• Task statement: State how many lines of the entries below hold the word "that"; reply with nothing but the number.

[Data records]
- - - -
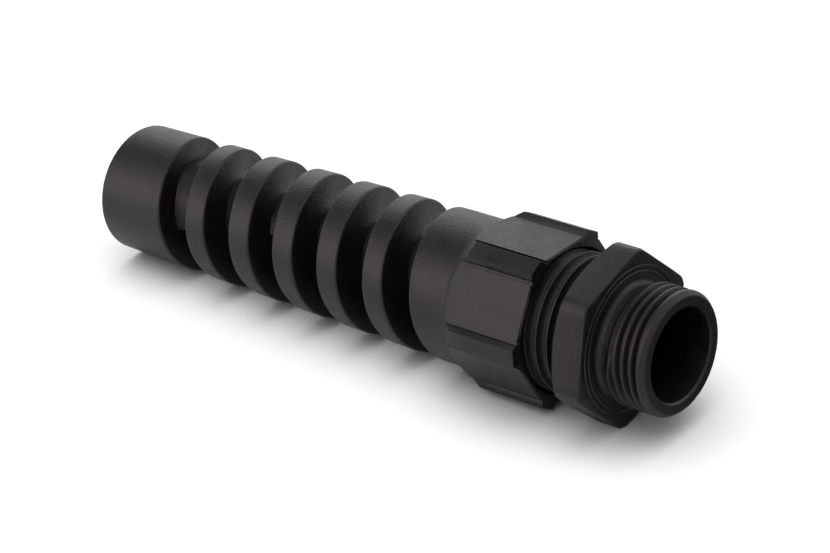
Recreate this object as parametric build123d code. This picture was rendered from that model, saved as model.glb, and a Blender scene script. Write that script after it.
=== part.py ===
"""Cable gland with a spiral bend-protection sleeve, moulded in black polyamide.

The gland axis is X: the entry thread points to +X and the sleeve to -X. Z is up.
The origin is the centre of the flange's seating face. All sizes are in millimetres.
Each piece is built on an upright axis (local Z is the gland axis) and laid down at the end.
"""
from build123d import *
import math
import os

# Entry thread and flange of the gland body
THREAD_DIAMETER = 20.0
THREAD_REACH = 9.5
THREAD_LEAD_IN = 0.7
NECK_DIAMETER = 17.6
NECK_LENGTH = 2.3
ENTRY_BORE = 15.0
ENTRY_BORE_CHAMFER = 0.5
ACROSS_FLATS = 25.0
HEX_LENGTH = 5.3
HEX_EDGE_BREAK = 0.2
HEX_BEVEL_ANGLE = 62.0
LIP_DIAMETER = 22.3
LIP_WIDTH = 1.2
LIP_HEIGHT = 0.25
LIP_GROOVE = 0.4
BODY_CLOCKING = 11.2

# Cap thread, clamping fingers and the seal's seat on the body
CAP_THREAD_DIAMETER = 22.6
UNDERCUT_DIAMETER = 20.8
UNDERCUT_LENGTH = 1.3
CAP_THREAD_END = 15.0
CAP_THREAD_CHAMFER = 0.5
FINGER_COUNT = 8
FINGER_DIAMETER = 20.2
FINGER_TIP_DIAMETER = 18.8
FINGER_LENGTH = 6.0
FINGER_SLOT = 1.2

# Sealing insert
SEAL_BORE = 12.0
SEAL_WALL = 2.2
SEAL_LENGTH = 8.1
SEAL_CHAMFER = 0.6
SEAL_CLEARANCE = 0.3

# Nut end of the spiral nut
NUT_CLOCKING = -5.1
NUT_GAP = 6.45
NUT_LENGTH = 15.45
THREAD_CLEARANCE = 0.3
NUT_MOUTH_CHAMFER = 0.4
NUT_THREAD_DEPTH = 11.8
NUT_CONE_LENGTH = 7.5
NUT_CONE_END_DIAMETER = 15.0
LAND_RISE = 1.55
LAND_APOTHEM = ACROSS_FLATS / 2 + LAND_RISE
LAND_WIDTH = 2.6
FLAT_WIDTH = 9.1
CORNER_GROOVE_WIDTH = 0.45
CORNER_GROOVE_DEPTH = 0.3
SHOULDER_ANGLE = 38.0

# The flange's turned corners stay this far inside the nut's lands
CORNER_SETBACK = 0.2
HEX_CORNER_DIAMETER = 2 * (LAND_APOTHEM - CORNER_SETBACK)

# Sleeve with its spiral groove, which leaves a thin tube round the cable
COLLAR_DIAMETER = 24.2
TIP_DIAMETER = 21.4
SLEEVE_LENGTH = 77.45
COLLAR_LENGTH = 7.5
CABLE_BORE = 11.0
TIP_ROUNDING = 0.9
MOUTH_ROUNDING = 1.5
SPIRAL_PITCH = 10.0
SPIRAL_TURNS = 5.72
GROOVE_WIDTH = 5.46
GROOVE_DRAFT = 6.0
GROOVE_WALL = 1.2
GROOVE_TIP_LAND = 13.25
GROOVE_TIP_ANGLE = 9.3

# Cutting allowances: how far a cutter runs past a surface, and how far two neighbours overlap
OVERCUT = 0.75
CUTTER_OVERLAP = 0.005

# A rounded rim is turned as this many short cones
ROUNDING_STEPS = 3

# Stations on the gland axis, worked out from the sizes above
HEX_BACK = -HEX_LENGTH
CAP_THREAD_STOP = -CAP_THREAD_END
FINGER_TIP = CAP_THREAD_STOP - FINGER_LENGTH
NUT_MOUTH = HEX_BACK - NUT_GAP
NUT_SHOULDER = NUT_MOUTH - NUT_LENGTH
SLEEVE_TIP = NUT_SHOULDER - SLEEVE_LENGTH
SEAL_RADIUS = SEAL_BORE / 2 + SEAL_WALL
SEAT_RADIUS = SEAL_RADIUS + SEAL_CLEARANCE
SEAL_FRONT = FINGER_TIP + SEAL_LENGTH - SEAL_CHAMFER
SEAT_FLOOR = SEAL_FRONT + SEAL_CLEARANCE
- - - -
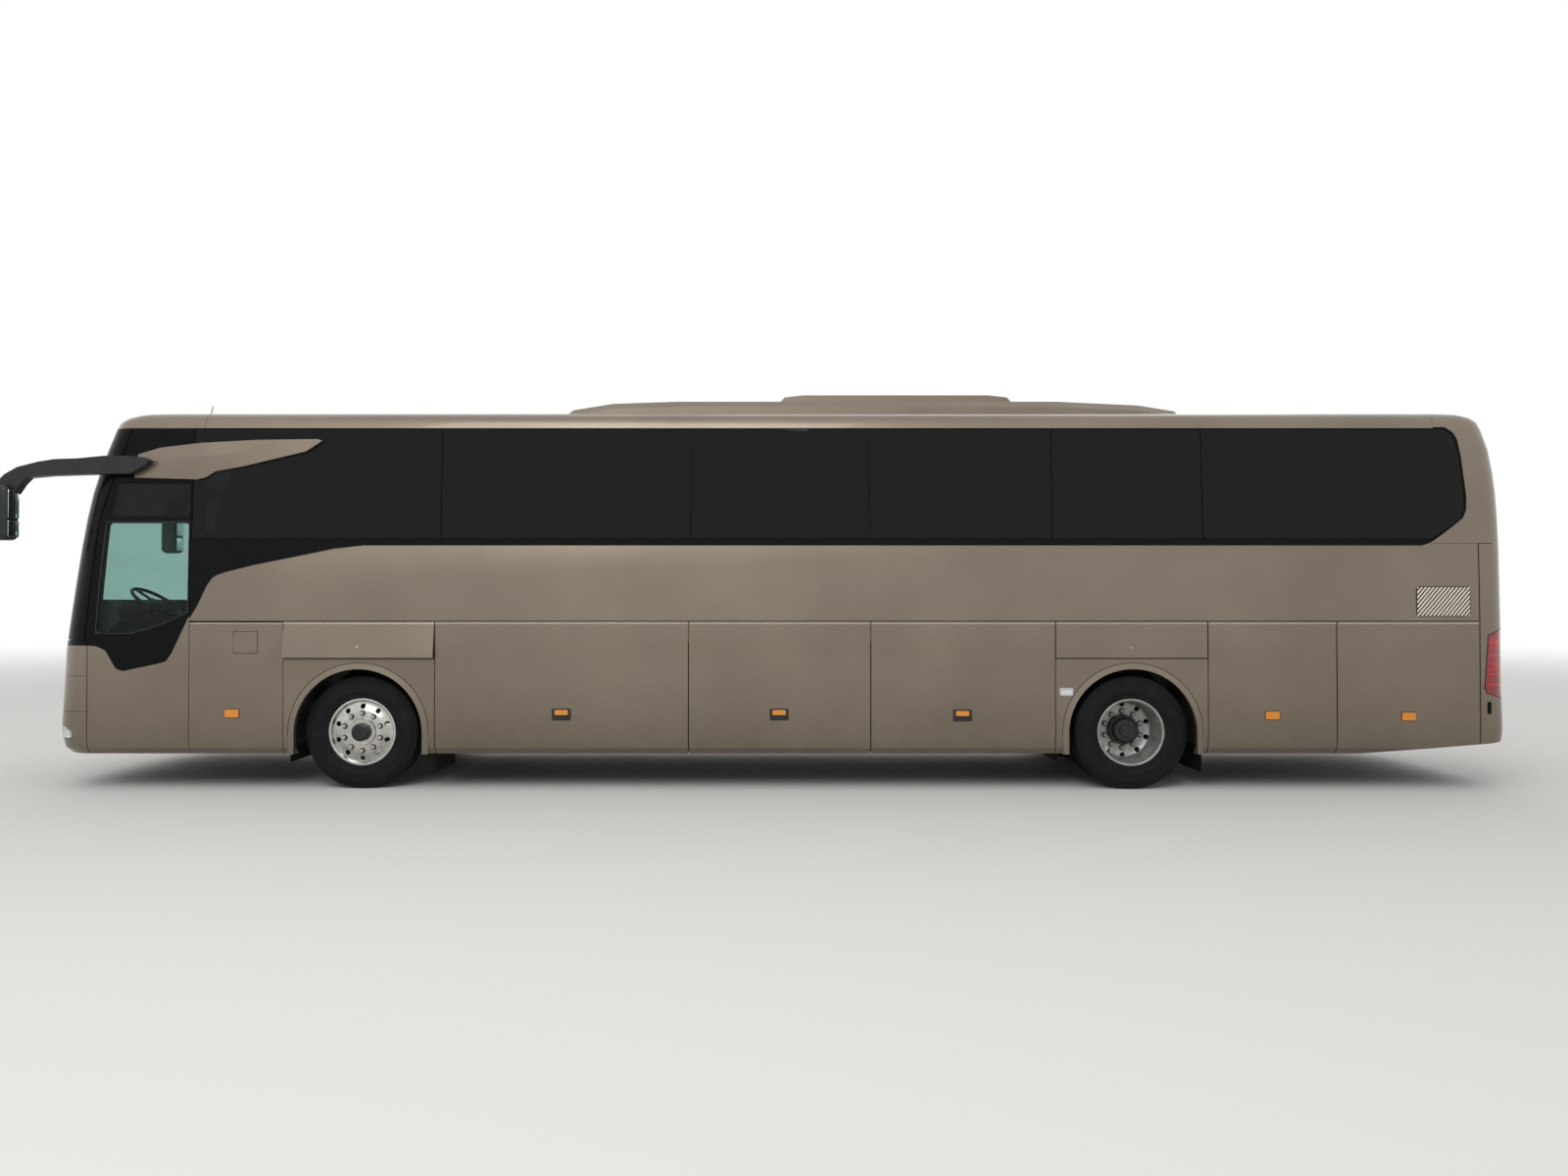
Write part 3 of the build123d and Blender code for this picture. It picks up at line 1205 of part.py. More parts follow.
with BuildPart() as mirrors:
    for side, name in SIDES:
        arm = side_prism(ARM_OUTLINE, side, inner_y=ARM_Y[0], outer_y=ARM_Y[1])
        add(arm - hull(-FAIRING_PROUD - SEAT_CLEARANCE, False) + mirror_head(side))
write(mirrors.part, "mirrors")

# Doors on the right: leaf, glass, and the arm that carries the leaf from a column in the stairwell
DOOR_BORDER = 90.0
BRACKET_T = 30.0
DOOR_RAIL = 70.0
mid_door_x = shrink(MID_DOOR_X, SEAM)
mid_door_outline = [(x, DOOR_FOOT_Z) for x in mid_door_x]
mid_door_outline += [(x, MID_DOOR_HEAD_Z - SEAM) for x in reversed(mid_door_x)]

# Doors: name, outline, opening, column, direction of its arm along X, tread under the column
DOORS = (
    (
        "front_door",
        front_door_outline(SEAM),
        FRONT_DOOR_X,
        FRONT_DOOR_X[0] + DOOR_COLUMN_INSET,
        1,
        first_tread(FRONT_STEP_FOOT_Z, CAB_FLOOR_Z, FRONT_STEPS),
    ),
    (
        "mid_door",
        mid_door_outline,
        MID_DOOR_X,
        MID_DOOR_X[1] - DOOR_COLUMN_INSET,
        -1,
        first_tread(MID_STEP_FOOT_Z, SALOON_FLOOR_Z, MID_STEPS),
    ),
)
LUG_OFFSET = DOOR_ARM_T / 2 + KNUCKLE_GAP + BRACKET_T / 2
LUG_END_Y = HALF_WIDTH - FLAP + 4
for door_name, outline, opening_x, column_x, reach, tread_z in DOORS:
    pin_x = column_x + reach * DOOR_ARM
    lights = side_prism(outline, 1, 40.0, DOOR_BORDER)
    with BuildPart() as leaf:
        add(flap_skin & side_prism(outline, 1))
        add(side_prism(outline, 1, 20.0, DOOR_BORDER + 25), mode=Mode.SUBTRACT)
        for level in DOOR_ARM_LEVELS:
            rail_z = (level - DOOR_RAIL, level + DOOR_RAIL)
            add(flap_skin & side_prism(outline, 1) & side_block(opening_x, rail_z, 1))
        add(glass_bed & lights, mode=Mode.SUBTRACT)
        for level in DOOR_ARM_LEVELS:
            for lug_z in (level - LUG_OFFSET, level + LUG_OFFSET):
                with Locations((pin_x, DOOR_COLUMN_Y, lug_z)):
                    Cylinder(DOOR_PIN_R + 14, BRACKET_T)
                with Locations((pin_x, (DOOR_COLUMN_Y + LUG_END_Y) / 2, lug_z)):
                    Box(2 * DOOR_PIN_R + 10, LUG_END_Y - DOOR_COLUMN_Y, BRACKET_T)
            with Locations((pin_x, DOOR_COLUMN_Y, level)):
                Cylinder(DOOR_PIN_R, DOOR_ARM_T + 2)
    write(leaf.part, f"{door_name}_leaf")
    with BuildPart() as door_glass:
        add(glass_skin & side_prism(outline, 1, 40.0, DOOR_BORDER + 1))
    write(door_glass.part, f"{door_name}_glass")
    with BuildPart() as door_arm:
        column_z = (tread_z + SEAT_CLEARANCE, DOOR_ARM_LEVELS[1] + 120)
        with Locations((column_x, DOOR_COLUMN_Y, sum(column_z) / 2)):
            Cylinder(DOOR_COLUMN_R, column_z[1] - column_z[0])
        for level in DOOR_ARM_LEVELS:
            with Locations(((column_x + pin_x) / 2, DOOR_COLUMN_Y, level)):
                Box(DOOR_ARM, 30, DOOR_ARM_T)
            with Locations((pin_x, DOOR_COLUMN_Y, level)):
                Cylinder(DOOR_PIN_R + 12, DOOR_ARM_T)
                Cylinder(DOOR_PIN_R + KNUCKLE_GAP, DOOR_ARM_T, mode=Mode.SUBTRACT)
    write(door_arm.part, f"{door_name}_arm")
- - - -
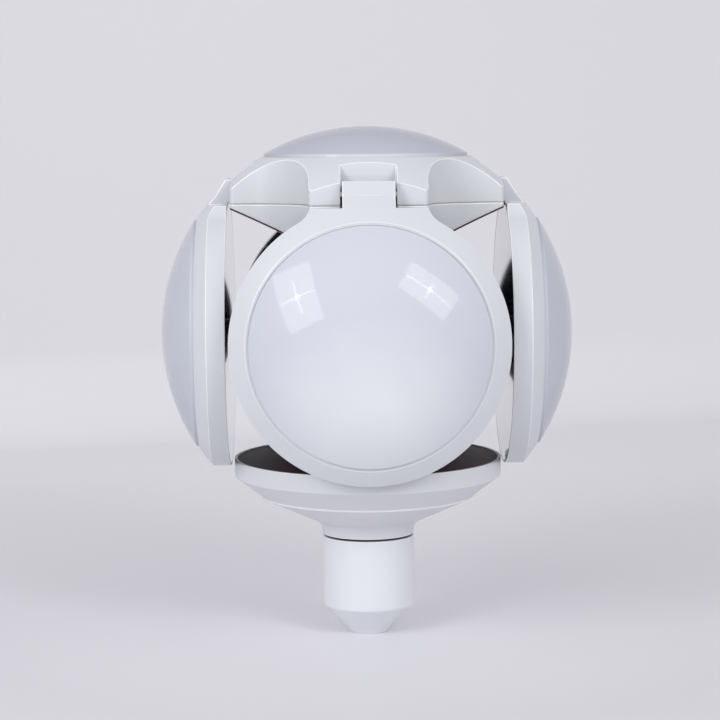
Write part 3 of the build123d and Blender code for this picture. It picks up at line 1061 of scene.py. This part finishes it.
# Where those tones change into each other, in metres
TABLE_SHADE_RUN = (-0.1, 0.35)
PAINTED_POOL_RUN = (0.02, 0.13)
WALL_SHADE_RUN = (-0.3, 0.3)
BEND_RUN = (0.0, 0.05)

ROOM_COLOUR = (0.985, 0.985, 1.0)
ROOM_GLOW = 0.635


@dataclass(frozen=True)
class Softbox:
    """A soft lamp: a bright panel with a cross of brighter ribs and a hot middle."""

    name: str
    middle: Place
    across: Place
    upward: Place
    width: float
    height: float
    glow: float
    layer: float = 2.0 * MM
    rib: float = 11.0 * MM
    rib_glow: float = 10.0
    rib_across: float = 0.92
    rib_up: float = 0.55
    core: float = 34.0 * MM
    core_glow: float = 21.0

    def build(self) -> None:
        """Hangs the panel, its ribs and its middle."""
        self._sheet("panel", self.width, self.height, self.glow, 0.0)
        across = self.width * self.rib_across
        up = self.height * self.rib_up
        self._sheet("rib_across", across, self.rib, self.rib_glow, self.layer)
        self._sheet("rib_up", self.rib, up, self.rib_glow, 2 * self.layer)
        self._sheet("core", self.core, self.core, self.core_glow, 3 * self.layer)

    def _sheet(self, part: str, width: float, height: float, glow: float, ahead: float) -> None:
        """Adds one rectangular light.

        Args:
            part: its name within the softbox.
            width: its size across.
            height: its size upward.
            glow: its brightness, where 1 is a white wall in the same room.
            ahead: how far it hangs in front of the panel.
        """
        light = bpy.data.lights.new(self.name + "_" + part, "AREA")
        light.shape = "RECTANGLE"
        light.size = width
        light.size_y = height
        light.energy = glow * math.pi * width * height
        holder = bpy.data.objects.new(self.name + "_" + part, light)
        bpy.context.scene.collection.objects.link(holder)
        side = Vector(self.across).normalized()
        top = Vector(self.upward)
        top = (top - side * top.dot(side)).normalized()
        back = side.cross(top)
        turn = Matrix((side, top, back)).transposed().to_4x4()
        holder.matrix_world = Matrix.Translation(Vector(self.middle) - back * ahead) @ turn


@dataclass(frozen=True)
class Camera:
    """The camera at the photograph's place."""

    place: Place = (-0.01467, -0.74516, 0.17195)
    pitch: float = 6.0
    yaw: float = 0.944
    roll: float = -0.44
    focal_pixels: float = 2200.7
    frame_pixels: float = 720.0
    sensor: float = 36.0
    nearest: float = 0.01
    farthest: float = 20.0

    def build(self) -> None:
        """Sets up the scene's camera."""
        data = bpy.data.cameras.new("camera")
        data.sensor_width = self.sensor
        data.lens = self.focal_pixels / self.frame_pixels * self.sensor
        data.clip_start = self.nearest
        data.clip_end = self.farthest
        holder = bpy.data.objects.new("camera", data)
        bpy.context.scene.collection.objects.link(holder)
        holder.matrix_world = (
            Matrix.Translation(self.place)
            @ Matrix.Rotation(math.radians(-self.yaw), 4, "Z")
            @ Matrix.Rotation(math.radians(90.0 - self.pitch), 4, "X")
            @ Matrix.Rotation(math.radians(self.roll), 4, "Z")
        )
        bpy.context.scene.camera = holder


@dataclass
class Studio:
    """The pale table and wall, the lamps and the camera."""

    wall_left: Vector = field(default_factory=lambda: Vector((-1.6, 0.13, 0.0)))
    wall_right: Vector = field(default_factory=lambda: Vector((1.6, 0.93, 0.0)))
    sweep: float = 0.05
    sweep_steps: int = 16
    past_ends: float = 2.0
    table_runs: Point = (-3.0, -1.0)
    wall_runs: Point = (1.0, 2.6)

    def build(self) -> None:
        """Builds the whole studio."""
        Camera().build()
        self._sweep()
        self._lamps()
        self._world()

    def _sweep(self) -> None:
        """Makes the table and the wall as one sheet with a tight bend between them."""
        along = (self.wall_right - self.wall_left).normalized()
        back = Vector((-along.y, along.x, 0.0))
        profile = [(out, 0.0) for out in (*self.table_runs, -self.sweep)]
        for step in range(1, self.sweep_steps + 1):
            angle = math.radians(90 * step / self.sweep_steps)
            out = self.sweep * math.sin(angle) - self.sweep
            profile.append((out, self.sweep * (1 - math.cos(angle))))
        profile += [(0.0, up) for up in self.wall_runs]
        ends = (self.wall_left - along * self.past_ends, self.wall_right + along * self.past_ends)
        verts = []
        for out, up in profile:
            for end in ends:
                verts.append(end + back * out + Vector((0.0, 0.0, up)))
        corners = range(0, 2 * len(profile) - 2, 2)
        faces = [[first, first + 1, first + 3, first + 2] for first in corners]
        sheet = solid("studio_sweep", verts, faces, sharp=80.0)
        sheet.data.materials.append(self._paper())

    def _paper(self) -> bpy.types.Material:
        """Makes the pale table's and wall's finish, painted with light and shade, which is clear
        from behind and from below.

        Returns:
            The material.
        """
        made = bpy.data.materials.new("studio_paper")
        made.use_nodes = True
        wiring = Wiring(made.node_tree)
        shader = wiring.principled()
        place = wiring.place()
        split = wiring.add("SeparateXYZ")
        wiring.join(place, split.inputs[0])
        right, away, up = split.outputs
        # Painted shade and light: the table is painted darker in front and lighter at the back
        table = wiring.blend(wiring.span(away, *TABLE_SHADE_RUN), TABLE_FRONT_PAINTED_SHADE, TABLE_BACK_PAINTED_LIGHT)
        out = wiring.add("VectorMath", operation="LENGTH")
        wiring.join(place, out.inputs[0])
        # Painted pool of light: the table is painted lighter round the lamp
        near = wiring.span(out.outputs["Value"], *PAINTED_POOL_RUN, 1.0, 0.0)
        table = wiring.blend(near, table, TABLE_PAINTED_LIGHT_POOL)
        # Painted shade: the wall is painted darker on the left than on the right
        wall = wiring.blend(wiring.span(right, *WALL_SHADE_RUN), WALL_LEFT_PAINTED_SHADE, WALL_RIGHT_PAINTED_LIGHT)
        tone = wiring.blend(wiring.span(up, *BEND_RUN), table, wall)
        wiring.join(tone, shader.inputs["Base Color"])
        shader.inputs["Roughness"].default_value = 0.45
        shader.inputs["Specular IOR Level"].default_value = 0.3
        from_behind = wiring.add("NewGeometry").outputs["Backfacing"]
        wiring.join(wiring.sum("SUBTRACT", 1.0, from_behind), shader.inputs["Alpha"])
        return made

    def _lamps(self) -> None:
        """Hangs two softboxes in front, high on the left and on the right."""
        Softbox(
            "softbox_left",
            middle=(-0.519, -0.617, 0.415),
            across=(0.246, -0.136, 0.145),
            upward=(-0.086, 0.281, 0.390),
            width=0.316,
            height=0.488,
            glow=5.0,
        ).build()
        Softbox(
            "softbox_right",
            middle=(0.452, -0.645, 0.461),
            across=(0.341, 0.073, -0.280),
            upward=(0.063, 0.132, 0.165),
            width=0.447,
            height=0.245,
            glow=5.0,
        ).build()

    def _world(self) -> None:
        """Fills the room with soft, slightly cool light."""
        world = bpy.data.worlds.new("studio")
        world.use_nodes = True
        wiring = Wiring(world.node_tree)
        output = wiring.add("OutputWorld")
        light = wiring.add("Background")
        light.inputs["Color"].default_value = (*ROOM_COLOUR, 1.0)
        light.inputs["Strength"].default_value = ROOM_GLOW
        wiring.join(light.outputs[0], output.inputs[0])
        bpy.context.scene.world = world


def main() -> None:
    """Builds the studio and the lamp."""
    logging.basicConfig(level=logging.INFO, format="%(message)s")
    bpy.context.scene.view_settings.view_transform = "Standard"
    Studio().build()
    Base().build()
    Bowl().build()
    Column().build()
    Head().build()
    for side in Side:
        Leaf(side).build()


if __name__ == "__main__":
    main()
- - - -
• Complete answer: 2